Dreams remain fantasies until you write them down. On paper, a dream transforms into a plan. With a plan, you can see it as you do your own to-do list. Others can see it as well and jump on board. Pitch your plan. Wear it on a t-shirt. Share it with everyone. After all, someone might want to help you. You may even start to believe that it’s more than just a dream.

Take your dream out of its fantasy box and put it in a place where it can become a reality. Keep calling it a dream and it will always stay that way.

Put It On Paper First

Before spending lots of money or time realizing your “vision,” put it on paper first. Unless you can afford to waste resources or fail miserably, it’s far better to outline and iterate your project in writing. Pens and paper are cheap. Payroll, equipment, and building blocks are not. That’s why people started using blueprints, screenplays, sketches, budgets, business plans, outlines, storyboards, and recipes. By mapping your vision, you liberate ideas from your skull onto a medium others can review. On paper, you can objectify your idea better and collect feedback from peers who can help you.

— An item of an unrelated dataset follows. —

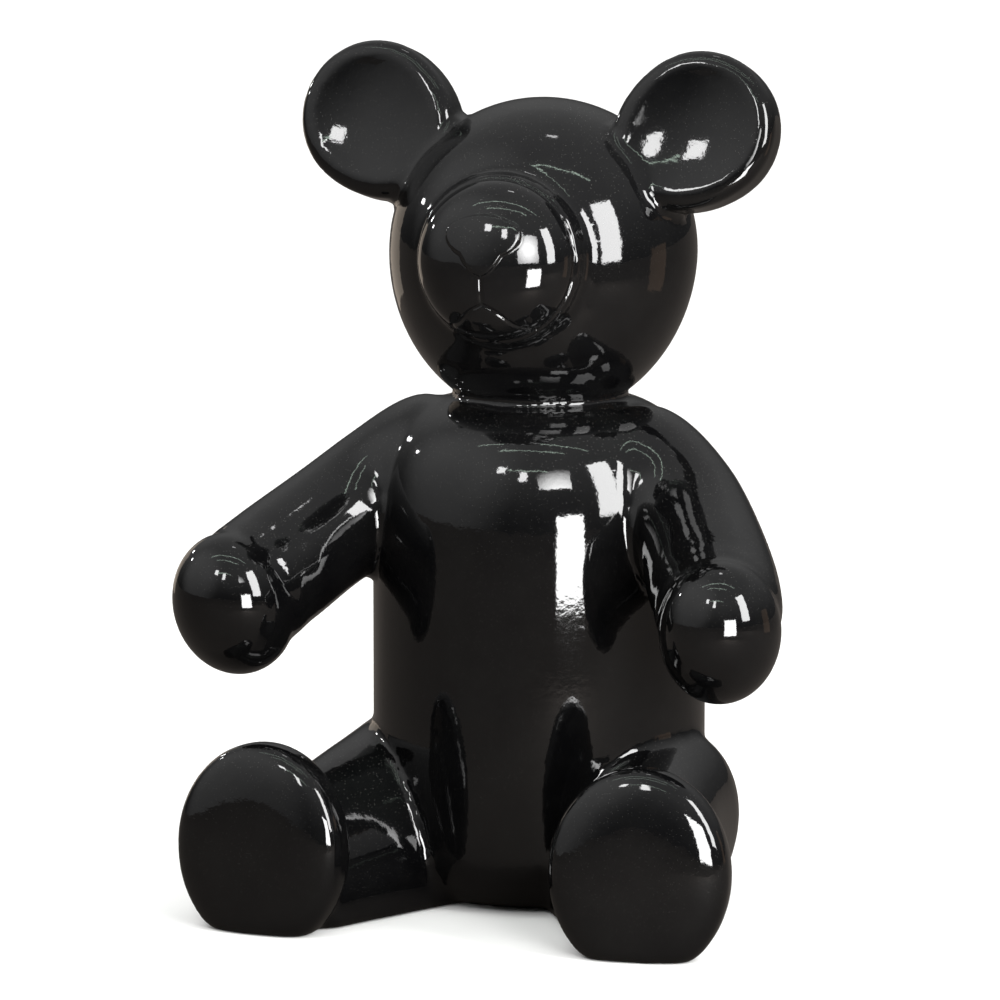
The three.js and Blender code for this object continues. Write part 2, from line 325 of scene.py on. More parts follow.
def quarter(radius, base, rise, power, steps):
    """Pairs along a quarter of a rounded outline, from its side to its top."""
    pairs = []
    for i in range(steps + 1):
        t = i / steps * math.pi / 2
        width = radius * math.cos(t) ** (2 / power) if i < steps else 0
        pairs.append((width, base + rise * math.sin(t) ** (2 / power)))
    return pairs


def turned(name, profile, around=128):
    """A closed form spun about Z from (radius, height) pairs that start and end on the axis."""
    clear_selection()
    bpy.ops.mesh.primitive_plane_add(size=0.01, location=(0, 0, 0))
    piece = bpy.context.object
    piece.name = FORM + name
    open_mesh(piece)
    bpy.ops.mesh.merge(type="CENTER")
    radius, height = profile[0]
    bpy.ops.transform.translate(value=(radius, 0, height))
    for (r0, h0), (r1, h1) in zip(profile, profile[1:]):
        bpy.ops.mesh.extrude_vertices_move(TRANSFORM_OT_translate={"value": (r1 - r0, 0, h1 - h0)})
    bpy.ops.mesh.select_all(action="SELECT")
    bpy.ops.mesh.spin(steps=around, angle=2 * math.pi, center=(0, 0, 0), axis=(0, 0, 1))
    bpy.ops.mesh.select_all(action="SELECT")
    bpy.ops.mesh.remove_doubles(threshold=1e-6)
    bpy.ops.mesh.normals_make_consistent(inside=False)
    close_mesh()
    return piece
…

Yes, this may be a fundamental concept. “Duh, Craig, of course you should plan things on paper.” But it kills me how many people jump into the deep end without thinking first. And it amazes me how much time I’ve wasted getting dirty without a plan. Hours and hours of design, coding, and crafting to get me nowhere when I could have realized project faults on the page early on. Trust me, put it on paper first. It’s not a real idea until someone can read or see it – including you. Thank you, Mark Godwin, for reminding me of that.

Flexibility

Since when has everything gone exactly to plan? Plans break all the time. That’s life. Things happen. When dealing with human or natural variables, it’s simply impossible to chart an infallible plan. A true test of character occurs every time you respond to malfunctions.

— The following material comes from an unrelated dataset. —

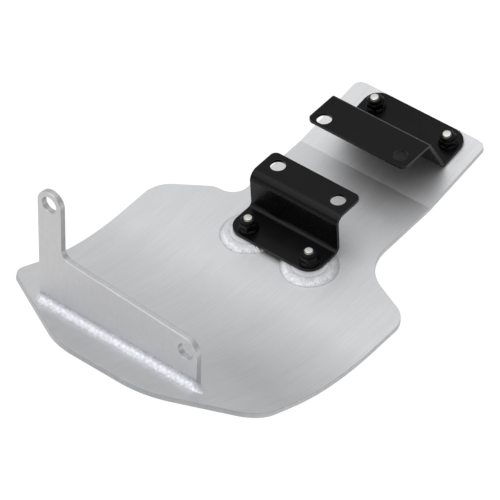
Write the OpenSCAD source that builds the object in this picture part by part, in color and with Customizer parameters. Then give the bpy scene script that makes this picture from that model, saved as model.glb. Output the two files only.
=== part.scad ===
// Skid plate for a small motorcycle: one bent aluminium sheet with a welded front bracket,
// two welded bosses and two bolted Z brackets. Sizes are in millimetres.
// X runs across the sheet, Y toward its tail and Z up. The flat underside lies on Z = 0.

/* [Sheet] */
// Thickness of the aluminium sheet
sheet_t = 3; // [2.5:0.5:3.5]
// Length of the flat part, from the roll to the tail fold
flat_len = 114; // [112:1:118]
// Radius of the upward roll, at the middle of the sheet
roll_r = 169; // [160:1:180]
// Slope of the nose
nose_deg = 24.5; // [22:0.5:26]
// Length of the straight nose in front of the roll
nose_len = 69.5; // [66:0.5:72]
// Slope of the tail
tail_deg = 8.5; // [6:0.5:10]
// Length of the tail behind the fold
tail_len = 58.4; // [58:0.2:62]
// Radius of the tail fold, at the middle of the sheet
fold_r = 8; // [5:1:12]

/* [Outline of the sheet] */
// Half width of the neck and tail
neck_half = 49.5; // [48:0.5:52]
// Left end of the neck, in front of the fold
neck_end_left = 61.7; // [60.5:0.1:62]
// Right end of the neck, in front of the fold
neck_end_right = 62.1; // [60.5:0.1:63]
// Corner radius of the tail
tail_corner_r = 5.4; // [4:0.2:8]
// Fillet between neck and wing, left
neck_fillet_left = 11.3; // [9:0.1:12]
// Fillet between neck and wing, right
neck_fillet_right = 28.5; // [24:0.5:30]
// Shoulder of the left wing, from the middle line
shoulder_half = 66.2; // [65:0.1:68]
// Shoulder of the left wing, in front of the fold
shoulder_left = 62.7; // [62.2:0.1:63.5]
// Rounding of the left shoulder
shoulder_r = 9.7; // [6:0.1:11]
// Left edge of the body, from the middle line
body_left = 96.7; // [95:0.1:98]
// Right edge of the body at the wing, from the middle line
body_right = 94.6; // [93:0.1:96]
// How far the right edge draws in along the roll
draw_in = 1.4; // [0.8:0.1:2]
// Back corner of the left wing, in front of the fold
wing_left = 82; // [80:0.5:84]
// Back corner of the right wing, in front of the fold
wing_right = 81.5; // [79:0.1:83]
// Rounding of the left wing corner
wing_left_r = 19.3; // [14:0.1:20]
// Rounding of the right wing corner
wing_right_r = 16.5; // [14:0.1:20]
// Start of the left nose chamfer, in front of the roll
chamfer_left = 25.7; // [24:0.1:28]
// Start of the right nose chamfer, in front of the roll
chamfer_right = 29.8; // [28:0.1:33]
// Left end of the front edge, from the middle line
nose_left = 26; // [24:0.5:30]
// Right end of the front edge, from the middle line
nose_right = 38.5; // [34:0.1:40]
// Rounding at the left chamfer
chamfer_left_r = 15; // [12:0.5:20]
// Rounding at the right chamfer
chamfer_right_r = 27.6; // [22:0.1:32]
// Rounding at the left end of the front edge
nose_left_r = 45; // [36:1:52]
// Rounding at the right end of the front edge
nose_right_r = 50; // [38:1:52]

/* [Front bracket] */
// Thickness of the front bracket
front_t = 4; // [3:0.5:5]
// Backward lean of the front bracket
front_lean = 6; // [4:0.5:8]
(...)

While backup plans are never a bad idea, they consume a lot of time and are unrealistic to outline for every operation. I propose a blanket backup plan: be flexible. Accept in advance that things happen beyond your control. Be prepared and practiced enough to make alternate plans quickly. Those who can accept change, keep cool, and think on their feet stand a better chance at getting things done. Furthermore, an open mind radically reduces stress and can open doors to better possibilities outside the original plan.

Embrace flexibility. It may very well be the key to a more fruitful, healthier life.

Put It On Paper

Having difficulty making a decision? Map out the options on paper.

Want to make a commitment? Put it on paper.

Spread an idea? Share it on paper.

Trouble sleeping at night? Empty your thoughts on paper.

Upset at someone? Express your feelings on paper.

Worried you will forget something? Remind yourself on paper.

Overwhelmed? Sort everything out on paper.

Plan to grow a business? Strategize on paper.

Want to change the world? Start on paper.

You need to separate yourself from your thoughts to organize, prioritize, and realize them. Paper is the oldest trick in the book. No pun intended.

Do Not *Reach* for Your Goals

Be your goals instead.

We are raised to set goals and reach them. “Shoot for the moon and you could reach the stars.” The problem? Stars are really far away. Our nearest star Alpha Centauri is 4.37 light-years away (about 26,395,661,800,000 miles). “Reaching” your goal establishes a psychological distance between you and your objective, making it that much harder for you to accomplish.

Be your goal. Forget distance. Close the gap. Discard maps. Embody your mission. Speak the language. Do not hesitate. Plow all obstacles aside. You have what it takes.

Finish lines are illusions. Be who you want to be, no less, no later. Now.